Modeling code records
────────────────────

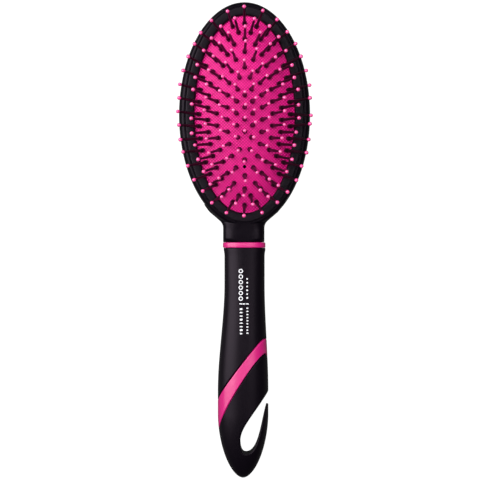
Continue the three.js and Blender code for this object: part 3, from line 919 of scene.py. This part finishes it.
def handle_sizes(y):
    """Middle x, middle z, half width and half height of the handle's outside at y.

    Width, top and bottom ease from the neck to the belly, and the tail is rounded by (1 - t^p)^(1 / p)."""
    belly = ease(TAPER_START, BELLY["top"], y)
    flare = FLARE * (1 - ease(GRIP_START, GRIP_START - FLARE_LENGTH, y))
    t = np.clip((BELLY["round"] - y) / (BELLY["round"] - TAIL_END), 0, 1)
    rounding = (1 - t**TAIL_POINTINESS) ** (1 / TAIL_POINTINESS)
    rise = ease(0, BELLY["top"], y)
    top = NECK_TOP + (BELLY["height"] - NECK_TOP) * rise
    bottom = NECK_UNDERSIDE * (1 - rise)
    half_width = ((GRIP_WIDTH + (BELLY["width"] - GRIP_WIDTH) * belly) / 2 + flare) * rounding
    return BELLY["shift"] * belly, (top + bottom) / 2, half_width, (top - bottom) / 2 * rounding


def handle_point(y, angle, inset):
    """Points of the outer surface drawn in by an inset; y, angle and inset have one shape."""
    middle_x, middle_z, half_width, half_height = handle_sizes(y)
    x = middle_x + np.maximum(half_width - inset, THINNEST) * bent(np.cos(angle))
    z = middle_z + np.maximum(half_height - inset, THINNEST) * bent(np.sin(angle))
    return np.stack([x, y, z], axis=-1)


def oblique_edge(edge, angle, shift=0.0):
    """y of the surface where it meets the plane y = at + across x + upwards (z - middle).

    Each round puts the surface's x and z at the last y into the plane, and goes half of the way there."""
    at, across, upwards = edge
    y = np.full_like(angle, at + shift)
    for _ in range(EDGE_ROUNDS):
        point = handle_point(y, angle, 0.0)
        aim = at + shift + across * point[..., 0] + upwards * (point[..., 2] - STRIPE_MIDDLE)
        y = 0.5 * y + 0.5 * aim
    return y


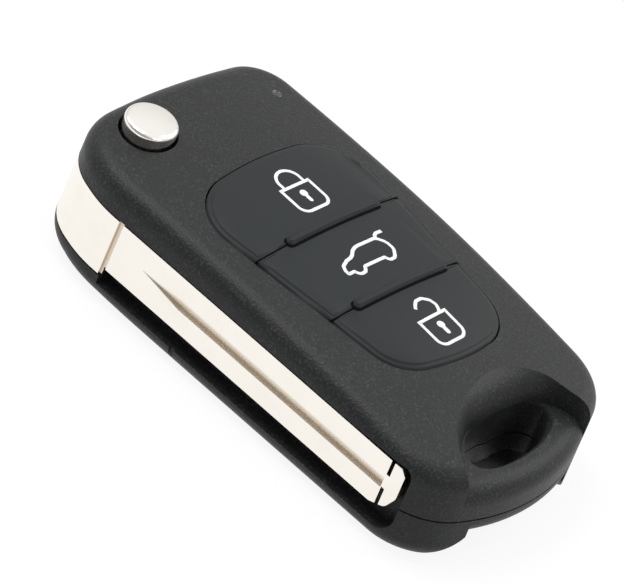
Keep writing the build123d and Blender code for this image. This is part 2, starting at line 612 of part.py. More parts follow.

────────────────────

■ Your task ■
Repeat all the entries word for word.

■ Output ■
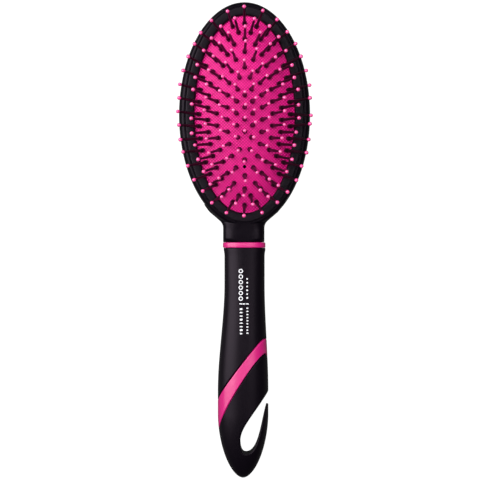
Continue the three.js and Blender code for this object: part 3, from line 919 of scene.py. This part finishes it.
def handle_sizes(y):
    """Middle x, middle z, half width and half height of the handle's outside at y.

    Width, top and bottom ease from the neck to the belly, and the tail is rounded by (1 - t^p)^(1 / p)."""
    belly = ease(TAPER_START, BELLY["top"], y)
    flare = FLARE * (1 - ease(GRIP_START, GRIP_START - FLARE_LENGTH, y))
    t = np.clip((BELLY["round"] - y) / (BELLY["round"] - TAIL_END), 0, 1)
    rounding = (1 - t**TAIL_POINTINESS) ** (1 / TAIL_POINTINESS)
    rise = ease(0, BELLY["top"], y)
    top = NECK_TOP + (BELLY["height"] - NECK_TOP) * rise
    bottom = NECK_UNDERSIDE * (1 - rise)
    half_width = ((GRIP_WIDTH + (BELLY["width"] - GRIP_WIDTH) * belly) / 2 + flare) * rounding
    return BELLY["shift"] * belly, (top + bottom) / 2, half_width, (top - bottom) / 2 * rounding


def handle_point(y, angle, inset):
    """Points of the outer surface drawn in by an inset; y, angle and inset have one shape."""
    middle_x, middle_z, half_width, half_height = handle_sizes(y)
    x = middle_x + np.maximum(half_width - inset, THINNEST) * bent(np.cos(angle))
    z = middle_z + np.maximum(half_height - inset, THINNEST) * bent(np.sin(angle))
    return np.stack([x, y, z], axis=-1)


def oblique_edge(edge, angle, shift=0.0):
    """y of the surface where it meets the plane y = at + across x + upwards (z - middle).

    Each round puts the surface's x and z at the last y into the plane, and goes half of the way there."""
    at, across, upwards = edge
    y = np.full_like(angle, at + shift)
    for _ in range(EDGE_ROUNDS):
        point = handle_point(y, angle, 0.0)
        aim = at + shift + across * point[..., 0] + upwards * (point[..., 2] - STRIPE_MIDDLE)
        y = 0.5 * y + 0.5 * aim
    return y


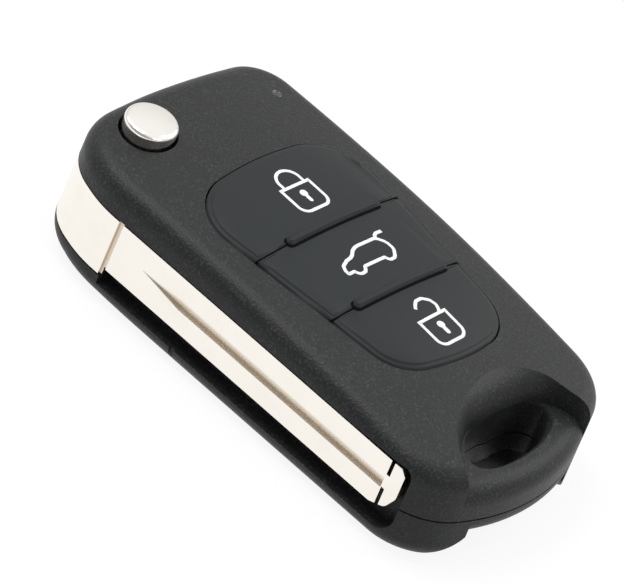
Keep writing the build123d and Blender code for this image. This is part 2, starting at line 612 of part.py. More parts follow.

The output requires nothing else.